MixSD fine-tuning retains 100% of base model capability while learning new facts
A new self-distillation method lets language models absorb new facts without catastrophic forgetting by mixing tokens from expert and naive conditionals of the base model itself.

MixSD, a fine-tuning technique from researchers across multiple institutions, addresses catastrophic forgetting during supervised fine-tuning by aligning new training targets with the model's native generation distribution. The method retains up to 100 percent of a base model's held-out capability while maintaining near-perfect training accuracy on new facts—whereas standard supervised fine-tuning retains as little as 1 percent.

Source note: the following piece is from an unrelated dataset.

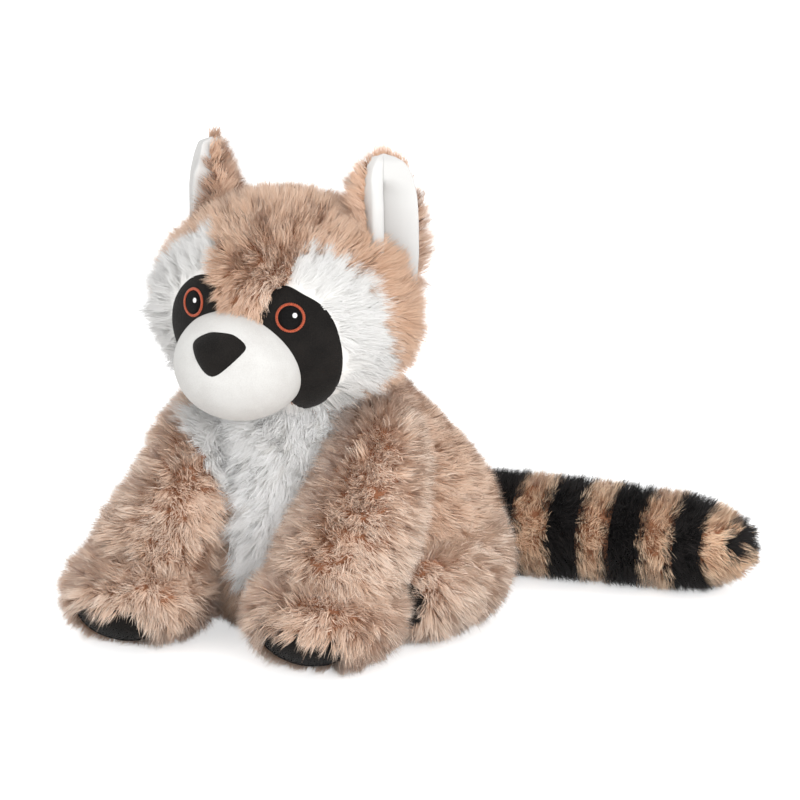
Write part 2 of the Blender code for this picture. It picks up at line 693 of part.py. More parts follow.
def build_forms():
    """Every piece's mesh, by its name."""
    pieces = {}
    head_pile = head_form(HEAD_PILE, pile=True)
    around_head = head_form(HEAD_PILE + PILE_GAP, pile=True)
    over_skin = head_form(PILE_GAP)
    around_muzzle = muzzle_form(PILE_GAP)

    head = without(head_pile, around_muzzle)
    nose_space = without(nose_prism(PILE_GAP), muzzle_form(-NOSE_CLOTH - PILE_GAP))
    muzzle = without(muzzle_form(), over_skin, nose_space)
    nose = combine(without(muzzle_form(NOSE_CLOTH), muzzle_form(-NOSE_CLOTH)), nose_prism(), "INTERSECT")
    pile_layer = without(head, over_skin)
    patch_layer = without(head_form(PATCH_CLOTH + PILE_GAP), over_skin, around_muzzle)
    for name, side in SIDES.items():
        cheek_space = head_wedge(CHEEK_OUTLINE, side, PILE_GAP)
        patch_space = head_wedge(PATCH_OUTLINE, side, PILE_GAP)
        head = without(head, cheek_space, patch_space)
        cheek_layer = without(pile_layer, patch_space)
        pieces["cheek_" + name] = combine(cheek_layer, head_wedge(CHEEK_OUTLINE, side), "INTERSECT")
        pieces["eye_patch_" + name] = combine(patch_layer, head_wedge(PATCH_OUTLINE, side), "INTERSECT")

        middle = direction(*EYE_DIRECTION, side)
        cloth = PATCH_CLOTH + 2 * PILE_GAP
        thread = cloth + EYE_THREAD
        pieces["eye_ring_" + name] = thread_ring(middle, EYE_RING_RADIUS, EYE_THREAD, thread)
        top = cloth + PUPIL_CLOTH
        pieces["pupil_" + name] = button(middle, 0, 0, PUPIL_RADIUS, cloth, top)
        pieces["eye_highlight_" + name] = button(middle, *HIGHLIGHT_OFFSET, HIGHLIGHT_RADIUS,
                                                 top + PILE_GAP, top + PILE_GAP + HIGHLIGHT_CLOTH)
        lining_space = ear_lining(side, PILE_GAP, opened=4 * EAR_HALF_THICKNESS)
        pieces["ear_" + name] = without(ear_leaf(side), around_head, lining_space)
        pieces["ear_lining_" + name] = without(ear_lining(side), around_head)
    pieces["head"] = combine(head, head_form(), "UNION")
    pieces["muzzle"] = muzzle
    pieces["nose"] = nose

    body_pile = body_form(pile=True)
    body_skin = body_form(-BODY_PILE)
    around_body = body_form(PILE_GAP, pile=True)
    body = combine(without(body_pile, chest_prism(PILE_GAP)), body_skin, "UNION")
    pieces["body"] = without(body, around_head, around_muzzle)
    chest = combine(without(body_pile, body_form(PILE_GAP - BODY_PILE)), chest_prism(), "INTERSECT")
    pieces["chest_panel"] = without(chest, around_head, around_muzzle)
    for name, side in SIDES.items():
        arm = without(arm_form(name), around_body, around_head, around_muzzle)
        pieces["arm_" + name] = without(arm, pad_tool(name, PILE_GAP))
        pad = combine(paw_form(name, -PAW_PILE), pad_tool(name), "INTERSECT")
        pieces["arm_pad_" + name] = pad
        leg = without(leg_form(side, pile=True), around_body, arm_form(name, PILE_GAP))
        pieces["leg_" + name] = without(leg, leg_pad_tool(side, PILE_GAP))
        pad = combine(leg_form(side, -PAW_PILE), leg_pad_tool(side), "INTERSECT")
        pieces["leg_pad_" + name] = without(pad, around_body, arm_form(name, PILE_GAP))
    for number in range(1, len(TAIL_BAND_ENDS)):
        band = tail_band(number)
        pieces[f"tail_band_{number}"] = without(band, around_body) if number == 1 else band
    return pieces


def colour_of(name):
    """Which fabric or thread a piece is made of."""
    if name.startswith(("cheek", "muzzle", "chest", "ear_lining", "eye_highlight")):
        return "white"
    if name.startswith(("eye_patch", "pupil", "nose", "arm_pad", "leg_pad")):
        return "black"
    if name.startswith("eye_ring"):
        return "rust"
    if name.startswith("tail_band") and int(name.rsplit("_", 1)[1]) % 2 == 1:
        return "black"
    return "brown"


def flow_of(name):
    """How the pile of a long-pile piece lies. Short-pile pieces and thread have none."""
    flows = {"head": flow_from_face, "cheek": flow_from_face, "ear": flow_from_face, "body": flow_down,
             "chest_panel": flow_down, "arm": flow_to_paw, "leg": flow_down, "tail_band": flow_to_tip}
    if "pad" in name or "lining" in name:
        return None
    for start, flow in flows.items():
        if name.startswith(start):
            return flow
    return None


def add_object(name, mesh):
    """The mesh as a named object with its own material."""
    mesh.name = name
    colour = colour_of(name)
    material = bpy.data.materials.new(name)
    material.use_nodes = True
    shader = material.node_tree.nodes["Principled BSDF"]
    shader.inputs["Base Color"].default_value = (*COLOURS[colour], 1.0)
    threads = name.startswith(("eye_ring", "pupil", "eye_highlight"))
    shader.inputs["Roughness"].default_value = THREAD_ROUGHNESS if threads else PILE_ROUGHNESS
    shader.inputs["Metallic"].default_value = 0.0
    mesh.materials.clear()
    mesh.materials.append(material)
    item = bpy.data.objects.new(name, mesh)
    bpy.context.scene.collection.objects.link(item)
    mesh.shade_smooth()
    mesh.set_sharp_from_angle(angle=math.radians(35))


def main():
    for item in list(bpy.data.objects):
        bpy.data.objects.remove(item)
    pieces = build_forms()
    plain = {name: mesh.copy() for name, mesh in pieces.items()}
    for name, mesh in pieces.items():
        flow = flow_of(name)
        if flow:
            raise_locks(mesh, tree_of([other for key, other in plain.items() if key != name]), flow)
        add_object(name, mesh)


main()
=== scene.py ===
"""The look of a seated plush raccoon: long pile, short pile, embroidery and padding.

The forms repeat the model's own sizes, in metres. The outlines of the cheeks and eye patches, and the
ears' cloth, are drawn here side by side, because the toy's two sides aren't quite alike. The long pile
is made of narrow ribbons in locks, rooted on a smooth backing under the model's surface.
"""
import itertools
import math

import bpy
import numpy as np
from mathutils import Matrix, Vector, noise


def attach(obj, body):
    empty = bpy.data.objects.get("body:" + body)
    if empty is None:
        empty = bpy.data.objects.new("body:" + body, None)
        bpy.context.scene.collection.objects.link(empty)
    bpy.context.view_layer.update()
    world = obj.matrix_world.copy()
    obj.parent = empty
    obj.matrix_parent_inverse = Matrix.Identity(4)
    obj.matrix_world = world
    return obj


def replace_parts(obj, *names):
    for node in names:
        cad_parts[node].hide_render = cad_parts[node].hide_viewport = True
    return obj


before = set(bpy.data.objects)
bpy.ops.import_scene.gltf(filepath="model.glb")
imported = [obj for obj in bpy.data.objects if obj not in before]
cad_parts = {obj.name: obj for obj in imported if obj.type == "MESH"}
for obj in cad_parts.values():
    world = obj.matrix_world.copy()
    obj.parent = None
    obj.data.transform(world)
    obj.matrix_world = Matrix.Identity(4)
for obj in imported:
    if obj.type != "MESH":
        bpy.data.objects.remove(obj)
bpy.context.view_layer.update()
SEED = 11
rng = np.random.default_rng(SEED)
noise.seed_set(SEED)    # its vectors would otherwise follow the clock

# Sizes repeated from the model
HEAD_CENTRE = np.array((0.0, -0.041, 0.170))
HEAD_SKIN = np.array((0.0600, 0.0495, 0.0515))
HEAD_TURN = math.radians(2.0)
HEAD_TILT = math.radians(2.5)
MUZZLE_CENTRE = np.array((-0.0025, -0.0400, -0.0228))
MUZZLE_RADII = np.array((0.0325, 0.0335, 0.0282))
NOSE_HEIGHT = 0.0098
NOSE_HALF_WIDTH = 0.0143
NOSE_ABOVE = 0.0095
NOSE_BELOW = 0.0115
# The cheeks and patches as they were sewn: degrees aside and up from the middle of the head's front
CHEEK_SEWN = {
    "left": ((24, 13), (31, 27), (38, 37), (47, 36), (60, 27), (69, 11), (76, -7),
             (80, -24), (78, -42), (68, -56), (54, -58), (42, -48), (30, -20), (26, 0)),
    "right": ((18, 18), (21, 29), (27, 38), (36, 43), (47, 40), (59, 28), (68, 11), (75, -7),
              (79, -24), (77, -42), (68, -56), (54, -58), (42, -48), (30, -20), (22, 0)),
}
PATCH_SEWN = {
    "left": ((25.5, 20.5), (15.5, 10), (12, -6), (20, -30), (34, -51), (50, -61), (61, -55),
             (62.5, -40), (60, -22), (54, -2), (47.5, 9), (38, 15.5)),
    "right": ((19, 22), (14, 11), (13, -6), (20, -30), (33, -49), (46, -56), (55, -48),
              (55, -22), (52, -4), (46, 8), (37, 17), (28, 21)),
}
PATCH_CLOTH = 0.0018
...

Instead of training on fixed targets, MixSD constructs supervision dynamically by mixing tokens from two conditionals of the base model itself: an expert conditional that observes the injected fact in context, and a naive conditional that reflects the model's original prior. This approach requires no external teacher model. The authors tested MixSD on synthetic corpora for factual recall and arithmetic function acquisition, plus open-domain question answering and knowledge editing benchmarks. Across multiple model scales, MixSD consistently outperformed standard supervised fine-tuning and on-policy self-distillation baselines on the memorization-retention trade-off, producing substantially lower negative log-likelihood supervision targets and reducing harmful movement along Fisher-sensitive parameter directions.
The preprint was posted to HuggingFace Papers on May 19, 2026, authored by Jiarui Liu, Lechen Zhang, Yongjin Yang, Yinghui He, Yingheng Wang, and Weihao Xuan.